Last year, after the media released the picture of a Syrian boy lying lifeless on a beach, a lot of people donated money to help with the Syrian crisis. But, do people really need to see death and devastation on the news or social media in order to feel empathy and compassion for people in need? Empathy and compassion are feelings that people could always have without the intervention of morbid pictures and tragic stories. In fact, there are several other ways to increase empathy and compassion among people, encouraging them to help those who live in humanitarian crises.
First and foremost, even though empathy and compassion are innate human traits, parents can help their children to develop them. If parents use empathy and compassion in raising their children, these feelings will be naturally expressed in their adulthood. For instance, parents could validate their children’s emotions by saying, “I know you are sad because your favourite toy is broken. I know you loved it. I will miss it too,” instead of saying, “Do not cry. It is just a toy.” If parents show their children that they understand how their children feel and try to sympathize with them, their children will feel empathy for others and will treat them compassionately, too.

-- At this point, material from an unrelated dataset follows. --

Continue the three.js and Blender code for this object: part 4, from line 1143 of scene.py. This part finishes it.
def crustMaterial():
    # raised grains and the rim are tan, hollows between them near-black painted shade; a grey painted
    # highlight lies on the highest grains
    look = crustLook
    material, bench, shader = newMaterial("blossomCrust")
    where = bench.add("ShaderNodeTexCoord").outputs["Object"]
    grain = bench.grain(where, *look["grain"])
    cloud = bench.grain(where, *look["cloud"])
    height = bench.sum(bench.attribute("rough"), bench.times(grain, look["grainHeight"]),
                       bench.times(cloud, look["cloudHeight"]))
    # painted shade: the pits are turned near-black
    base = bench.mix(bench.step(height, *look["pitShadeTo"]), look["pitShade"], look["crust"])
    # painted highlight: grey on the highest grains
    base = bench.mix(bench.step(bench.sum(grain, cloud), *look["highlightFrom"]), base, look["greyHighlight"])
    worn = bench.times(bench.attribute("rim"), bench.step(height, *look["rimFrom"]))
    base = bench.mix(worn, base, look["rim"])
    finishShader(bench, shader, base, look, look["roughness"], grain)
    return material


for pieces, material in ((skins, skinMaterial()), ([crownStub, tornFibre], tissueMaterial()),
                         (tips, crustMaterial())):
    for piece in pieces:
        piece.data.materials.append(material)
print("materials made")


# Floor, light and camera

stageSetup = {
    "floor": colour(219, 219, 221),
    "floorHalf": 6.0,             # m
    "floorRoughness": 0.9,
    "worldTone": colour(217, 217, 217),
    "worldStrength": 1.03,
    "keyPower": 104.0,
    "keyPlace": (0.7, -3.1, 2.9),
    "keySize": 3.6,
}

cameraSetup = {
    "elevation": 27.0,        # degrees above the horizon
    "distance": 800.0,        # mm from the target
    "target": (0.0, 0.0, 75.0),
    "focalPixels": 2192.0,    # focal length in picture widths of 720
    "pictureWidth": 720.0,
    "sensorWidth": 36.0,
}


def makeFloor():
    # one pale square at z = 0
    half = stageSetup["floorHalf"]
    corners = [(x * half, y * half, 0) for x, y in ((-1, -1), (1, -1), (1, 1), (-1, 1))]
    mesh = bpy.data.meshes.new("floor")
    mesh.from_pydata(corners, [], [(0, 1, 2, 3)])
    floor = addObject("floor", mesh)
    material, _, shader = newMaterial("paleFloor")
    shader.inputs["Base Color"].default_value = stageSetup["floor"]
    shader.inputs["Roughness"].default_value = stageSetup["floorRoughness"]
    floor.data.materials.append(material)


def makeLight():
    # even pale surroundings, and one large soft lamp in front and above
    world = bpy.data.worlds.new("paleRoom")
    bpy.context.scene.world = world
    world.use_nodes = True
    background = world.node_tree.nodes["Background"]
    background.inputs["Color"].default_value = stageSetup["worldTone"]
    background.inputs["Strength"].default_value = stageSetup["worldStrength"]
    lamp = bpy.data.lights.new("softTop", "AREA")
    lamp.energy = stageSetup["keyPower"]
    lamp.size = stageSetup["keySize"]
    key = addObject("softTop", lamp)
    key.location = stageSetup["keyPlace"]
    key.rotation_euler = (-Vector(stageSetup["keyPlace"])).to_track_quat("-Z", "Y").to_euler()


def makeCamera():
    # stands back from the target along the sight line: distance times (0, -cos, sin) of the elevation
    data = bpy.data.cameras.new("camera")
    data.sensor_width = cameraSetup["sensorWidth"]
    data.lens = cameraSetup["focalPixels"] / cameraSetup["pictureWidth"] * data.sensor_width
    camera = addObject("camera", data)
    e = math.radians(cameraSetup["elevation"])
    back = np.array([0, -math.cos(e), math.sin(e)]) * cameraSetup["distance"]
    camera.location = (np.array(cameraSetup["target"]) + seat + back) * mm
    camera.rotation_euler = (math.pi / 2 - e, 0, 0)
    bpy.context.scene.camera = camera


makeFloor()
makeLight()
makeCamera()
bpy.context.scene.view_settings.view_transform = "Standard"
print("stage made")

In addition to parents, the media can assume a constructive role in increasing people’s awareness of humanitarian crises, hence leading to a greater sense of empathy and compassion in their audience. However, instead of only exposing the public to morbid photos, whose effects are usually transient, the media need to show how people who were once treated compassionately have decided to give back to their community. For instance, media could focus on broadcasting successful stories of people who were once in need and how selfless helpers improved their quality of life. They could produce a documentary that narrates the story of a successful lawyer who was orphaned in a war and was later adopted by a loving family, a lawyer that has now decided to pay it forward by helping his or her community.
Finally, non-profit and non-governmental organizations can play a role in awakening a sense of empathy and compassion since people could directly work with those who are in need. For instance, Doctors Without Borders is an international non-governmental humanitarian organization that provides medical attention and treatment in developing and war-torn countries. The individuals working for this NGO not only practice and strengthen their own sense of empathy but also raise empathy and compassion in the people whom they serve by disseminating seeds of empathy in their hearts.
In conclusion, even though people do not need to learn how to feel empathy and compassion, it is necessary to help them to appropriately develop and demonstrate these feelings. The Syrian boy would not have lain lifeless on the beach, if more people had demonstrated their empathy for the people devastated by the Syrian civil war, in the first place.